Now, as far as registering… Although a lot of our stuff is a modge-podge of what we both brought into our household, I don’t see the point of registering for “newer” versions of what we already have because since we have a smaller guest list, I think it’s a bit unreasonable to register for expensive, top-end products. The problem I’m facing is that I am currently getting so much pressure from my Future Mother-In-Law and own mother (and a couple BMs), stating that registries are necessary, it’s how I get what I want, it makes people feel like they’re getting me what I really want, etc, etc, to which my response is they can tell the guests that I don’t want or need anything (which, as hard as this may be to believe, I truly mean–I am always uncomfortable receiving gifts any way).
I would have thought this would be pretty simple… don’t they always say “you’re the bride” when it comes to what you want? I think perhaps because I haven’t been very bridal crazed, maybe they think they need to overcompensate for me? Any way, if anyone has ever been to a shower where there wasn’t a registry, or even gifts, or if you were in the same predicament, your insight is much appreciated!
Post # 3
I am RIGHT there with you and am curious to see how others have handled this. Really, all we’d be registering for is upgrades to things we already own!
Post # 4
Until fairly recently, registries were set up by families who were in the upper echelon, so no one I know ever registered when they got married. 🙂 Most women in my generation received gifts from their close friends and family, and they were usually towels, sheets, slow cookers, bed pillows, blankets, toasters, hand mixers…nothing really fancy like china,crystal and silver (tho some did, but it was limited to your Mom or Grandmother and Aunts if anyone bought them at all).
Our Moms kept a running list of things we would need, and people would usually call her and ‘take’ one of the items so there were very few duplicates. It worked out fine!
Post # 5
I am only registering for a small amount of things, there are some things we could use so it will be a short list, maybe 15 items or so…
Post # 6
So you don’t want to receive any gifts at your wedding or shower? If this is really true, you need to absolutely out your foot down and tell your bridal party not to throw you a shower. They can have an engagement party instead. Do you expect people go buy you anything for the wedding or just show up sans gift?
The problem is that it can be very stressful to attend a wedding/shower and not know what to bring as a gift. I know I don’t like asking for things, but I hate even more trying to buy stuff fof other people when I don’t know what they want.
You don’t have to register for high end gifts. There are lots of people who register for everyday items like towels, potholders, spatulas, etc.
Post # 7
If they insist on throwing a shower, maybe request that guests bring a favorite recipe, bottle of wine, or a note with advice on it in lieu of a gift (these are just examples, pick something that appeals to you). Don’t register if you don’t want to.
Post # 8
@kerensa: Right, but my point is I don’t need spatulas, or towels, or any of those things so why should I register for them?

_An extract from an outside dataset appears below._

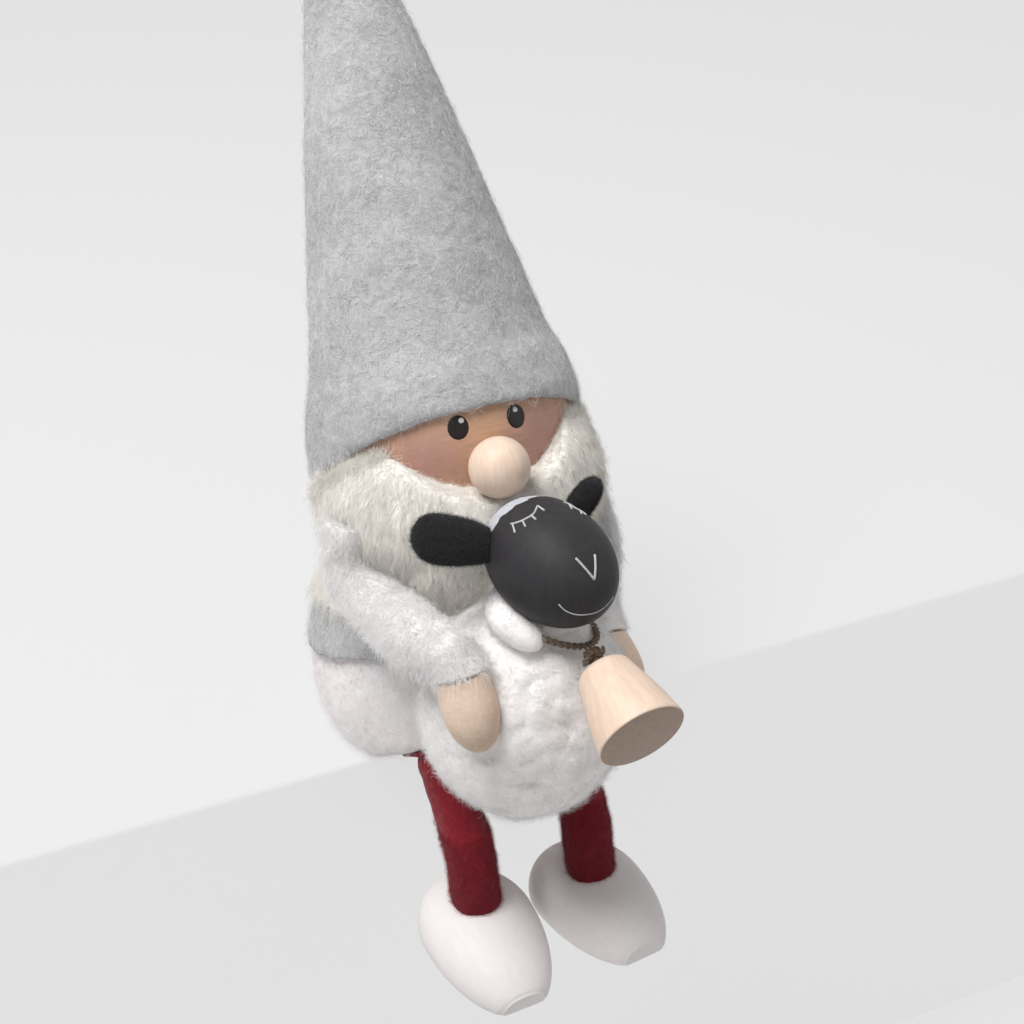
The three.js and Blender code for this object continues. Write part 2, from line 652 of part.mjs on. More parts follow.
for (const side of ['right', 'left']) {
  const arm = pivotGroup(`${side}_arm`, vector(SHOULDERS[side]));
  add(`${side}_sleeve`, cut(
    sleeveForm(side, 0), handForm(side, GAP), armWire(side, FELT, GAP)), WHITE_FLEECE, 0.95, arm);
  add(`${side}_hand`, cut(handForm(side, 0), armWire(side, 0, GAP)), PALE_WOOD, 0.55, arm);
  add(`${side}_arm_wire`, armWire(side, 0, 0), STEEL, 0.4, arm);
}

// Sheep's pieces

const sheepCore = (grow) => fleeceForm(grow - FLEECE);

add('sheep_core', cut(sheepCore(0), sheepDowel(GAP)), CORE_WOOD, 0.7);
add('sheep_neck_dowel', sheepDowel(0), CORE_WOOD, 0.7);
add('sheep_body', cut(
  fleeceForm(0), sheepCore(GAP), sheepDowel(GAP), sheepHeadForm(GAP), collarForm(GAP), tunicForm(GAP),
  handForm('right', GAP), handForm('left', GAP), sleeveForm('right', GAP), sleeveForm('left', GAP),
), WHITE_FLEECE);
add('sheep_head', cut(sheepHeadForm(0), sheepDowel(GAP)), BLACK_PAINT, 0.5);
add('twine_collar', collarForm(0), JUTE);

for (const side of ['right', 'left']) {
  const root = vector(EARS[side].root).multiply(SHEEP_HEAD_HALF).add(SHEEP_HEAD_CENTRE);
  const axis = vector(EARS[side].tip);
  const reach = axis.length() + EAR_WIDTH / 2;
  const along = axis.normalize();
  const across = new THREE.Vector3().crossVectors(along, vector(EARS[side].face)).normalize();
  const outline = eggOutline(
    reach, EAR_WIDTH / 2, reach - EAR_WIDTH / 2, EAR_ROOT_WIDTH / 2, POINT, SMALL_EGG_STEPS);
  const flatness = EAR_THICKNESS / EAR_WIDTH;
  const rings = outline.map(([distance, radius]) => ringAt(
    root.clone().addScaledVector(along, distance), along, across, radius, LIMB_SIDES, flatness));
  add(`sheep_${side}_ear`, cut(skinned(rings), sheepHeadForm(GAP)), BLACK_FELT);
}

// Knot and bell, which swing on the front of the collar

const knotReach = COLLAR_RADIUS + TWINE / 2 + GAP + KNOT_DIAMETER / 2;
const KNOT = new THREE.Vector3(Math.sin(radians(KNOT_TURN)), -Math.cos(radians(KNOT_TURN)), 0)
  .multiplyScalar(knotReach)
  .applyAxisAngle(new THREE.Vector3(1, 0, 0), radians(COLLAR_TILT))
  .applyAxisAngle(new THREE.Vector3(0, 1, 0), radians(COLLAR_LEAN))
  .add(NECK);
const BELL_AXIS = frontward(BELL_DROP, BELL_TURN);
const bellStart = KNOT.clone().addScaledVector(BELL_AXIS, KNOT_DIAMETER / 2 + GAP + BELL_TWINE);

const bellTwine = (grow) => rod(
  KNOT.clone().addScaledVector(BELL_AXIS, KNOT_DIAMETER / 2 + GAP),
  bellStart.clone().addScaledVector(BELL_AXIS, BELL_HOLE_DEPTH),
  TWINE, grow, THIN_SIDES);

// The rounded edge round the bell's top: the first half of a small ball's outline, moved outward
const topRound = eggOutline(2 * BELL_EDGE, BELL_EDGE, BELL_EDGE, POINT, POINT, BELL_EDGE_STEPS)
  .slice(0, BELL_EDGE_STEPS + 1)
  .map(([distance, radius]) => [distance, BELL_TOP_DIAMETER / 2 - BELL_EDGE + radius]);

const knotGroup = pivotGroup('knot_and_bell', KNOT);
add('twine_knot', ball(KNOT, KNOT_DIAMETER / 2, LIMB_SIDES), JUTE, 0.95, knotGroup);
add('bell_twine', bellTwine(0), JUTE, 0.95, knotGroup);
add('bell', cut(turned(bellStart, BELL_AXIS, [
  ...topRound,
  [BELL_FLARE[0] * BELL_LENGTH, lerp(BELL_TOP_DIAMETER, BELL_MOUTH_DIAMETER, BELL_FLARE[1]) / 2],
  [BELL_LENGTH - BELL_LIP, BELL_MOUTH_DIAMETER / 2],
  [BELL_LENGTH, BELL_MOUTH_DIAMETER / 2 - BELL_LIP]]), bellTwine(GAP)), PALE_WOOD, 0.55, knotGroup);

// Felt tabs that hang the legs from the underside, the legs in them, and the shoes

for (const side of ['right', 'left']) {
  const hip = legRoute(side)[0];
  const leg = pivotGroup(`${side}_leg_and_shoe`, hip);
  add(`${side}_leg`, legForm(side, 0), RED_FELT, 0.95, leg);
  add(`${side}_shoe`, cut(shoeForm(side), legForm(side, GAP)), WHITE_PAINT, 0.6, leg);

  const tabLength = (LEG_ROUTE[0][0] - TAB_START) / Math.cos(radians(FRONT_RISE));
  const tab = new THREE.BoxGeometry(TAB_WIDTH, tabLength - GAP, TAB_THICKNESS);
  tab.translate(hip.x, -(tabLength + GAP) / 2, -GAP - TAB_THICKNESS / 2);
  tab.rotateX(-radians(FRONT_RISE));
  tab.translate(0, -SEAT_FRONT - TAB_START, TAB_START * Math.tan(radians(FRONT_RISE)));
  add(`${side}_hip_tab`, cut(solidOf(tab), legSweep(side, GAP)), RED_FELT);
}

// A shoe: the upper half of an egg along its axis, its toe cut flat, on a flat sole
function shoeForm(side) {
  const { middle, drop, turn } = SHOES[side];
  const axis = frontward(drop, turn);
  const across = new THREE.Vector3(0, 0, 1).cross(axis).normalize();
  const over = axis.clone().cross(across);
  const heel = vector(middle).addScaledVector(axis, -SHOE_BACK);
  const outline = eggOutline(
    SHOE_BACK + SHOE_FRONT, SHOE_WIDTH / 2, SHOE_BACK,
    SHOE_HEEL_DIAMETER / 2, SHOE_TOE_DIAMETER / 2, SHOE_STEPS);
  const egg = skinned(outline.map(([distance, radius]) => ringAt(
    heel.clone().addScaledVector(axis, distance), axis, across, radius, SIDES, SHOE_FLATNESS)));
  const sole = vector(middle).addScaledVector(over, -SHOE_SOLE_DROP);
  return cut(egg, halfSpace(sole, over.clone().negate()));
}

export default part;
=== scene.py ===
"""Looks of a seated gnome that hugs a toy sheep: felt, fur, fleece, turned wood and twine.

Laid out as a Blender add-on, in metres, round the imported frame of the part.
"""

import json
import math

import bpy
import numpy as np
from bpy.props import FloatProperty, FloatVectorProperty, IntProperty, PointerProperty
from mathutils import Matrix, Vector
from mathutils.bvhtree import BVHTree
from mathutils.kdtree import KDTree


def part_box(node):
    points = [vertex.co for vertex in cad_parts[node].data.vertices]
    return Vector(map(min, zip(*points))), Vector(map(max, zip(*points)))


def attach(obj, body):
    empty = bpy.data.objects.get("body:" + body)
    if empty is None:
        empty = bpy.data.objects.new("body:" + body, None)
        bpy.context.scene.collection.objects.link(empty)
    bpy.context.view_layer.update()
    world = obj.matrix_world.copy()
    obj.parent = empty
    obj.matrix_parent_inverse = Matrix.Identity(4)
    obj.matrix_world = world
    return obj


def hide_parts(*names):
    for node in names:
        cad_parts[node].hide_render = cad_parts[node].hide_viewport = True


bl_info = {
    "name": "Seated Gnome with Sheep",
    "version": (1, 0, 0),
    "blender": (4, 5, 0),
    "location": "3D View > Sidebar > Gnome",
    "description": "Dresses a seated gnome figurine in felt, fur, fleece, turned wood and twine",
    "category": "Add Mesh",
}

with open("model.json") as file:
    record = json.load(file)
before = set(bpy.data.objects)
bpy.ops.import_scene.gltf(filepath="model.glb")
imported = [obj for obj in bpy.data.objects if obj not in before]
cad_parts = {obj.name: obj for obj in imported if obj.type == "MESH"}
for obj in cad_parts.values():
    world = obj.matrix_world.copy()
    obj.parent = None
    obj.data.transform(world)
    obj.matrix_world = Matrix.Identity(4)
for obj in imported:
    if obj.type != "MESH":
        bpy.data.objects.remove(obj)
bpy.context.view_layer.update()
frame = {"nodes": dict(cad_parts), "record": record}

MM = 0.001
UP = np.array([0.0, 0.0, 1.0])
DOWN = -UP

# How the torso leans back, and how the head, the sheep's head and the shoes are turned, in degrees
LEAN = 7
HEAD_TURN = -3
SHEEP_HEAD = {"drop": 3, "turn": 8}
SHOES = {"right": {"drop": 11.5, "turn": 2.7}, "left": {"drop": 2.8, "turn": 6.6}}
SHOE_FLATNESS = 0.72
BELL = {"drop": 20, "turn": 3}

# The photograph's camera, and the edge of the step that the gnome sits on
CAMERA = {"place": (-0.1171, -0.2793, 0.2275), "turn": -25, "elevation": 31, "lens": 63.28}
STEP_EDGE = -11 * MM

# The pale backdrop, and how much of the ground's look is its plain colour
BACKDROP = (0.81, 0.81, 0.81, 1)
GROUND_GLOW = 0.8

# The gnome's eyes on the head's ball, in degrees beside and above the way that it faces
EYE_TURNS = {"right": -12.6, "left": 15.2}
EYE_RISE = 17.2
EYE_SIZE = (4.2 * MM, 4.8 * MM)
GLINT_SIZE = 1.15 * MM
GLINT_RISE = 1.2 * MM
GLINT_TURNS = {"right": 1.6, "left": 0.2}

# How near to the hat the beard's hairs rise to meet it, and how far down a sleeve the beard's hairs reach
RIM = 3 * MM
SHOULDER_HAIR = 13 * MM

# The room that a fibre's root needs before the next solid, and in the tight places round the beard
ROOM = 0.8 * MM
TIGHT_ROOM = 0.3 * MM

# A hand's tenon in the cuff, as long as it is wide from its middle
TENON = 3 * MM

# How far below its hip a leg has no loose fibres, so that it can swing inside the seat
HIP_BARE = 8 * MM

# The roll of fleece over the sheep's collar, in degrees from its left side round its back to its front
COLLAR_COVER = (50, 232)
COLLAR_ROLL = 2.9 * MM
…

To clarify, I don’t mind receiving gifts from people, but to me, it shouldn’t be the focus. In my area, what is common is people receive gifts for their showers, and money for their weddings. If people choose to give us gifts or not, I believe it is their own prerogative, but I don’t want to explicitly ask for things I know I don’t need. If people should come sans gifts, then that is fine as well. My attitude is if they feel compelled that they simply cannot go to a shower without bringing something, then I’d rather they get something for me (as opposed to a common household item) or money so I could put it towards things that would be upgrades of what I already have. My shower invite list should be intimate enough that everyone who would potentially attend knows me fairly well so I can’t imagine people truly feeling all that stressed as to what they should bring, if they feel the need.
Post # 9
Ok..I was totally against registering also. Here is what changed my mind. Some people are going to buy you something regardless of whether you register or not. Woudln’t you like to have some say/control in what they get you or at least give them an idea of what to get you rather than have it be some random thing that you are then stuck with. That is the only reason I am registering at all. Even though I don’t WANT/NEED anything I don’t want people getitng me randomnes either. Just MO
Post # 10
We gave in and registered for the same reasons quoted above — people will buy you something regardless, so you might as well get something you’d like. Most of the items on our list were more specialty items that we didn’t have or that really needed to be tossed and replaced. We only registered for enough stuff for the shower. People mainly gave us cash or gift cards for the wedding. When my mom got married for the second time, I gave her a Wine Shower — everyone brought bottles of wine or wine gadgets. It went over really well.
Post # 11
If you really don’t want to, then don’t do it.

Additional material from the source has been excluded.